Town Attorney Sam Streichman issued a statement this past week clarifying Ordinance 696 -- one of the three proposed growth-management town codes set for public deliberation at the Nov. 2 Payson Town Council meeting.
Ordinance 696 removes a town policy that forces builders to find dedicated water supplies for housing and commercial projects over a certain number of units, called the Equivalent Residential Unit (ERU) rule.
An ERU is the amount of water required to serve a residential unit in any peak month with 7,500 gallons of drinkable water. Currently, a housing development of more than 20 homes -- one home per ERU --requires the developer to secure a water source.
The town defines other single-units of developments under the ERU rule: 1.5 apartments, townhouse or condominium units; 2.2 motel rooms (without spas); 3 nursing home beds; 5,000 square feet of professional office space; or 7,500 square feet of retail merchandising space.

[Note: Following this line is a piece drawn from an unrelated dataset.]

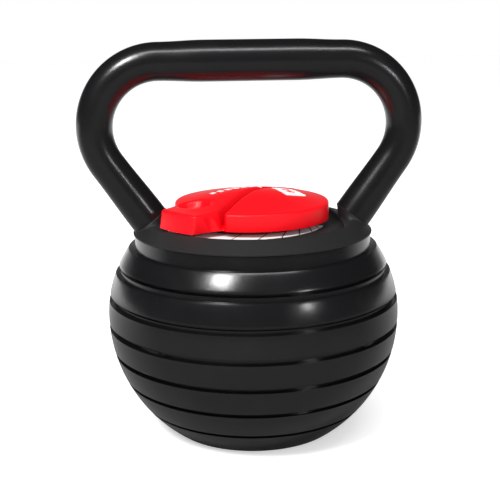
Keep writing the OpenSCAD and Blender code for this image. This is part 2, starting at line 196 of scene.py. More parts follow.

Town Manager Fred Carpenter said that although the ERU rule was passed with good intentions, its consequences have aggravated the affordable housing shortage by encouraging developers -- who didn't want the responsibility of finding new water sources -- to build on larger lots.
And although the new policy will slow current projects, incoming developers and subdivisions will experience the most impact.
"This will primarily affect new development," Streichman said.
The Payson Town Council, staff and local residents are in the process of compromising on the details of the three growth-management ordinances. The public will have an opportunity to provide input at the Nov. 2 council meeting.
Town legal department clarification for common questions
Question: If ERU limitation is removed for commercial projects, is the determination of the number of ERUs and payment of water development fees for a commercial project bases upon an administrative calculation at the time a building permit is issued?
Answer: Although the ERU portion of town code would be removed if the council passes Ordinance 696, the town's water development fees of $3,875 per unit stay intact. If the council passes Ordinance 696, the builder would still be responsible for this cost, however, the onus of providing water for certain projects that fit within the code's criteria will fall on the town, not the developer.
Question: If a person replaces an existing building/development with a new building/development, is the replacement subject to a new water development fee?
Answer: Water development fees do not apply if the replacement building meets a three-part test:
1. The property must be receiving or have previously received metered water service from the town.
2. The development/building must not increase the number of ERUs used on the property.
3. Water development fees for the ERUs used must have been paid.
Based on these criteria, any replacement buildings/developments will fall into one of three categories.
- If all three of the requirements are not met, no new water development fees are required.
- If the replacement building/development uses more water than the prior use, an increase in fees will be assessed based on the usage.
- If requirement one and three aren't met, the replacement must pay the town's water development fee when the building permit is obtained.
Question: What happens to the 60 ERU limit in the Green Valley Redevelopment Area?
Answer: There would be no ERU limit in GVRA.
Green Valley Redevelopment Area follows a different set of water-usage guidelines.